**DATA BLOCK:**
::::::::

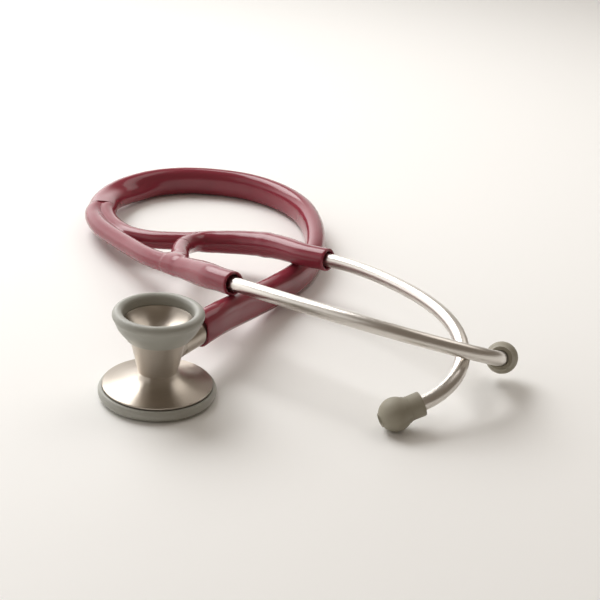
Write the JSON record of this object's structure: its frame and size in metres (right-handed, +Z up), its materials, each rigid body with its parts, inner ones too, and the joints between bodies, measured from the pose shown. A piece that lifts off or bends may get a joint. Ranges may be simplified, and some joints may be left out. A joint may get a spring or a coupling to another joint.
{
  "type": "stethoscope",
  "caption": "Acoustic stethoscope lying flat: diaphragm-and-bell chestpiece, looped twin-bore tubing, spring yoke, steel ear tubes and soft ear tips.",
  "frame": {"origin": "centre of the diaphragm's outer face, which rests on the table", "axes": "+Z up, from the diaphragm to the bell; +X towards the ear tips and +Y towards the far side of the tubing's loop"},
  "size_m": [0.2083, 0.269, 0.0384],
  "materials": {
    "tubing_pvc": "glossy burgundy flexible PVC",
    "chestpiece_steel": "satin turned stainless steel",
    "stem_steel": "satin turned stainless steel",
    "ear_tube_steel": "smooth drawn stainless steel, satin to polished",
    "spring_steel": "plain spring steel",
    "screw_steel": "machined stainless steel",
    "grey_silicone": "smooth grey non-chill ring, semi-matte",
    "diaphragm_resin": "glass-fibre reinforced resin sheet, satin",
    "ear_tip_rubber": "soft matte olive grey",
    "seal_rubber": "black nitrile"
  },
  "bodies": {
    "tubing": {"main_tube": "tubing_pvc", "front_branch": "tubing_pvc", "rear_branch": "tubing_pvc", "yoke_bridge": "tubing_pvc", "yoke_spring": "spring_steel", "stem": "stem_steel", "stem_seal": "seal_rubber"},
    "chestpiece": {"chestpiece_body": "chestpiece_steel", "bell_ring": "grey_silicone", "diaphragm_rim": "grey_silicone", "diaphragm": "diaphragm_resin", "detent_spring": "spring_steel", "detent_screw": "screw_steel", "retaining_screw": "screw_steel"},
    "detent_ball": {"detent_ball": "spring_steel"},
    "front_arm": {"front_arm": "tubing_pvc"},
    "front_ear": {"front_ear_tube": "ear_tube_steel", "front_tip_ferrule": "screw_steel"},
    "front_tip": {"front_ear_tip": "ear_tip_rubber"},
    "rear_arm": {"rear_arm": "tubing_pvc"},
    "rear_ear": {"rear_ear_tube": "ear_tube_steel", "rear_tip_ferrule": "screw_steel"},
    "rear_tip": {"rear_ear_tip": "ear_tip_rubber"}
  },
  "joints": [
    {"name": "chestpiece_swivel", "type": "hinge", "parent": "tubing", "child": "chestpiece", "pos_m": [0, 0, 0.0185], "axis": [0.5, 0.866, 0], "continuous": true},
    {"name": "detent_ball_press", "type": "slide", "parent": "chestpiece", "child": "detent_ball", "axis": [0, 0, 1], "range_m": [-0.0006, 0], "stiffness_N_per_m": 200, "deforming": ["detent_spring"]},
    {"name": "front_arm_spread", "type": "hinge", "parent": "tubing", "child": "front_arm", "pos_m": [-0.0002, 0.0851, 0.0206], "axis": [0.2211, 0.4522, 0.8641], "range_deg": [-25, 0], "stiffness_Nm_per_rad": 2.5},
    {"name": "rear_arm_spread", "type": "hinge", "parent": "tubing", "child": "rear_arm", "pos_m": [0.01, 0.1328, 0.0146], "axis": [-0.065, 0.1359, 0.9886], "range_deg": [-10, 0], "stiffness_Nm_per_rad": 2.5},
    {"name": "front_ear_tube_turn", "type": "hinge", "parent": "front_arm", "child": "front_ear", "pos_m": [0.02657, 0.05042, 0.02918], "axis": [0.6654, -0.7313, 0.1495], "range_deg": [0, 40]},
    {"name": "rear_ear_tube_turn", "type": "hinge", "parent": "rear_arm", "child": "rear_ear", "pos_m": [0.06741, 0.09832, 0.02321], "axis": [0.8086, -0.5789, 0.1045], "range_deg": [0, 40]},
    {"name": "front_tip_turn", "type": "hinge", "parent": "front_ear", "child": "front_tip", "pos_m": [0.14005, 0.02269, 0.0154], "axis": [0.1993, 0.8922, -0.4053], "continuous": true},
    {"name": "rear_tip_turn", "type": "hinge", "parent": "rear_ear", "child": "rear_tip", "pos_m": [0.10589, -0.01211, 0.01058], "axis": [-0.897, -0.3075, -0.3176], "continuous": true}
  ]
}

::::::::

Your task is to output all of the data above word for word.

**EXERCISE ANSWER:**
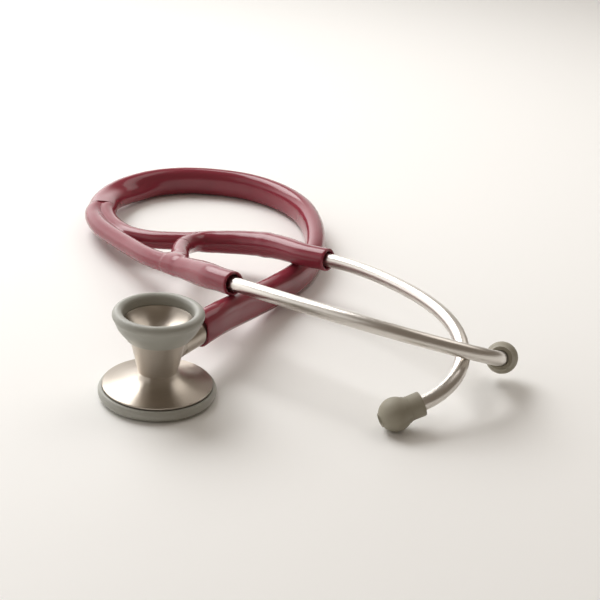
Write the JSON record of this object's structure: its frame and size in metres (right-handed, +Z up), its materials, each rigid body with its parts, inner ones too, and the joints between bodies, measured from the pose shown. A piece that lifts off or bends may get a joint. Ranges may be simplified, and some joints may be left out. A joint may get a spring or a coupling to another joint.
{
  "type": "stethoscope",
  "caption": "Acoustic stethoscope lying flat: diaphragm-and-bell chestpiece, looped twin-bore tubing, spring yoke, steel ear tubes and soft ear tips.",
  "frame": {"origin": "centre of the diaphragm's outer face, which rests on the table", "axes": "+Z up, from the diaphragm to the bell; +X towards the ear tips and +Y towards the far side of the tubing's loop"},
  "size_m": [0.2083, 0.269, 0.0384],
  "materials": {
    "tubing_pvc": "glossy burgundy flexible PVC",
    "chestpiece_steel": "satin turned stainless steel",
    "stem_steel": "satin turned stainless steel",
    "ear_tube_steel": "smooth drawn stainless steel, satin to polished",
    "spring_steel": "plain spring steel",
    "screw_steel": "machined stainless steel",
    "grey_silicone": "smooth grey non-chill ring, semi-matte",
    "diaphragm_resin": "glass-fibre reinforced resin sheet, satin",
    "ear_tip_rubber": "soft matte olive grey",
    "seal_rubber": "black nitrile"
  },
  "bodies": {
    "tubing": {"main_tube": "tubing_pvc", "front_branch": "tubing_pvc", "rear_branch": "tubing_pvc", "yoke_bridge": "tubing_pvc", "yoke_spring": "spring_steel", "stem": "stem_steel", "stem_seal": "seal_rubber"},
    "chestpiece": {"chestpiece_body": "chestpiece_steel", "bell_ring": "grey_silicone", "diaphragm_rim": "grey_silicone", "diaphragm": "diaphragm_resin", "detent_spring": "spring_steel", "detent_screw": "screw_steel", "retaining_screw": "screw_steel"},
    "detent_ball": {"detent_ball": "spring_steel"},
    "front_arm": {"front_arm": "tubing_pvc"},
    "front_ear": {"front_ear_tube": "ear_tube_steel", "front_tip_ferrule": "screw_steel"},
    "front_tip": {"front_ear_tip": "ear_tip_rubber"},
    "rear_arm": {"rear_arm": "tubing_pvc"},
    "rear_ear": {"rear_ear_tube": "ear_tube_steel", "rear_tip_ferrule": "screw_steel"},
    "rear_tip": {"rear_ear_tip": "ear_tip_rubber"}
  },
  "joints": [
    {"name": "chestpiece_swivel", "type": "hinge", "parent": "tubing", "child": "chestpiece", "pos_m": [0, 0, 0.0185], "axis": [0.5, 0.866, 0], "continuous": true},
    {"name": "detent_ball_press", "type": "slide", "parent": "chestpiece", "child": "detent_ball", "axis": [0, 0, 1], "range_m": [-0.0006, 0], "stiffness_N_per_m": 200, "deforming": ["detent_spring"]},
    {"name": "front_arm_spread", "type": "hinge", "parent": "tubing", "child": "front_arm", "pos_m": [-0.0002, 0.0851, 0.0206], "axis": [0.2211, 0.4522, 0.8641], "range_deg": [-25, 0], "stiffness_Nm_per_rad": 2.5},
    {"name": "rear_arm_spread", "type": "hinge", "parent": "tubing", "child": "rear_arm", "pos_m": [0.01, 0.1328, 0.0146], "axis": [-0.065, 0.1359, 0.9886], "range_deg": [-10, 0], "stiffness_Nm_per_rad": 2.5},
    {"name": "front_ear_tube_turn", "type": "hinge", "parent": "front_arm", "child": "front_ear", "pos_m": [0.02657, 0.05042, 0.02918], "axis": [0.6654, -0.7313, 0.1495], "range_deg": [0, 40]},
    {"name": "rear_ear_tube_turn", "type": "hinge", "parent": "rear_arm", "child": "rear_ear", "pos_m": [0.06741, 0.09832, 0.02321], "axis": [0.8086, -0.5789, 0.1045], "range_deg": [0, 40]},
    {"name": "front_tip_turn", "type": "hinge", "parent": "front_ear", "child": "front_tip", "pos_m": [0.14005, 0.02269, 0.0154], "axis": [0.1993, 0.8922, -0.4053], "continuous": true},
    {"name": "rear_tip_turn", "type": "hinge", "parent": "rear_ear", "child": "rear_tip", "pos_m": [0.10589, -0.01211, 0.01058], "axis": [-0.897, -0.3075, -0.3176], "continuous": true}
  ]
}